Les islamistes, dit-il, constituent une infime partie des musulmans. Jean Fontaine les répartit en plusieurs catégories:
- l'islam officiel, celui des gouvernements, habituellement prêché dans les mosquées et enseigné dans les écoles.
- l'islam universitaire, objet de recherche des professeurs de l'enseignement supérieur, manifesté dans de nombreux livres écrits en arabe et introduisant les sciences humaines occidentales dans la lecture du patrimoine religieux musulman;
- l'islam spirituel, tel qu'il est pratiqué par des groupes ressemblant à des confréries et dont la vie de prière engendre le souci des autres et en particulier des démunis;
- l'islam populaire, masculin et féminin (il y a une différence); celui des pèlerinages adressés aux saints locaux(appelés aussi marabouts); celui qui est empreint de survivances païennes;
- l'islam politique, enfin et seulement enfin, encore appelé islamisme.

Au cours de mes conversations avec certains Québécois, j'ai aussi constaté dit-il, qu'ils confondaient les réalités ethniques et religieuses.

J. Fontaine ajoute que le milliard de musulmans se répartit sur une aire géographique au milieu du globe, des Philippines à l'Afrique sub-saharienne. Les groupes les plus importants de musulmans vivent en Asie: ce sont les Indonésiens et les Pakistanais.
Les Arabes forment un groupe ethnique particulier qui comprend environ 200 millions d'habitants. Sur le plan religieux, il se divise en deux parties: les Arabes musulmans qui sont à peu près 88% et les Arabes chrétiens qui sont à peu près 12%.

L'islamisme, à savoir le mouvement extrémiste activiste, se veut résolument moderne. Il adopte les moyens du monde contemporain dans son existence quotidienne et dans sa manière de concevoir le développement économique.
Les réserves à émettre le concernant sont sa conception archaïque de la religion et sa volonté de recourir à la violence pour parvenir à prendre le pouvoir.

En revanche, l'islam des croyants ordinaires contient en lui-même les moyens et le désir d'évoluer, tant que les circonstances le lui permettent.

Revenons au titre, J'ai rencontré des saints musulmans...!

Au cours de mes quarante ans de résidence parmi les musulmans, il m'a été loisible de vivre avec eux, de travailler avec eux, de prier avec eux, dit-il. Et par de multiples anecdotes, J. Fontaine nous livre quelques-unes de ses convictions au sujet du peuple tunisien. En voici quelques-unes.

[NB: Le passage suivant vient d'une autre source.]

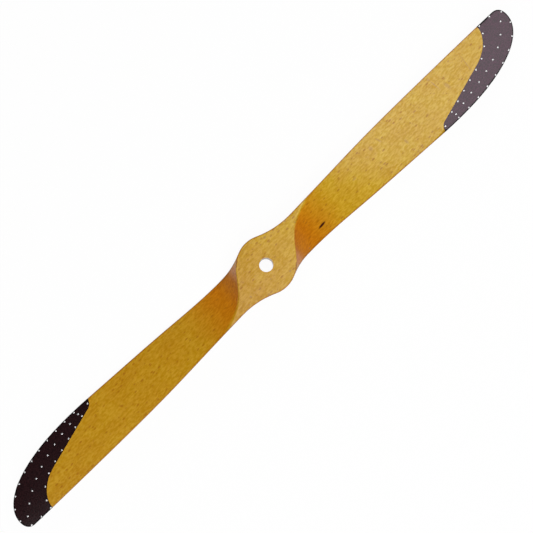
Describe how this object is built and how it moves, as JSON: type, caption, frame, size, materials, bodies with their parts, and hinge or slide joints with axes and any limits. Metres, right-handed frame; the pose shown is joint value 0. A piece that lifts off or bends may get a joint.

Fathia est docteur en médecine. Par conviction religieuse, elle soigne souvent gratuitement, n'hésitant pas à se déplacer dans des circonstances difficiles pour aller chez le malade sans ressources qui a besoin de ses soins et de sa parole réconfortante. Cette générosité découle de sa foi musulmane et est un aliment à sa prière.
Taoufik est oculiste, dans le privé. Quand il voit J. Fontaine dans la salle d'attente avec une petite vieille, une connivence de longue date l'invite tout de suite à soigner gratuitement.
Quant à Mongi, l'avocat, vrai défenseur de la veuve et de l'orphelin, il ne compte même pas la somme sur laquelle il sera, de toutes façons, taxé comme le prévoit la loi.
La classe terminale de Lettres est capitale en Tunisie. L'enjeu est sérieux sachant que le tiers seulement des bacheliers réussit cet examen qui ouvre la porte à l'université. Le programme est vaste et certains enseignants ont de la difficulté à finir l'ensemble des matières. Esma, professeur d'arabe à ce niveau, prend sa tâche à coeur. Elle propose à ses élèves de leur donner gratuitement un nombre d'heures supplémentaires équivalent à celui des heures de cours prévus. Quand on connaît la course à ces heures surpayées, on jauge le désintéressement.
Grimpons dans la hiérarchie sociale. Farid est PDG d'une grosse entreprise étatique tunisienne. Certes, il agit en sorte qu'elle se développe et fournisse des avoirs à l'État. Mais, surtout, il est attentif au mieux-être social de chacun des ses employés. Il n'attend pas les revendications syndicales. Il prend les devants, faisant en sorte que tous aient le plus d'avantages possibles. Les biens sont ensuite redistribués équitablement.

Les Tunisiennes et les Tunisiens musulmans qui vivent de telles réalités sont aux antipodes des exigences islamistes. Ils forment la majorité de la population. Ils vivent ces valeurs humaines permanentes et universelles qui permettent à Jean Fontaine de les rencontrer en vérité, d'être reçu par eux comme un hôte privilégié. De son côté, il se comporte en témoin sympathique. Il y a assez de gens qui disent du mal des Arabes et des Musulmans, dit-il, pour que je puisse en dire un peu de bien.

Michel Fortin, M. Afr.


* Jean Fontaine, de nationalité française, est Missionnaire d'Afrique (Père Blanc). Il est Docteur es Lettres Arabes et directeur de la revue Ibla, publiée à Tunis. Il est aussi auteur d'une douzaine d'ouvrages sur la littérature arabe.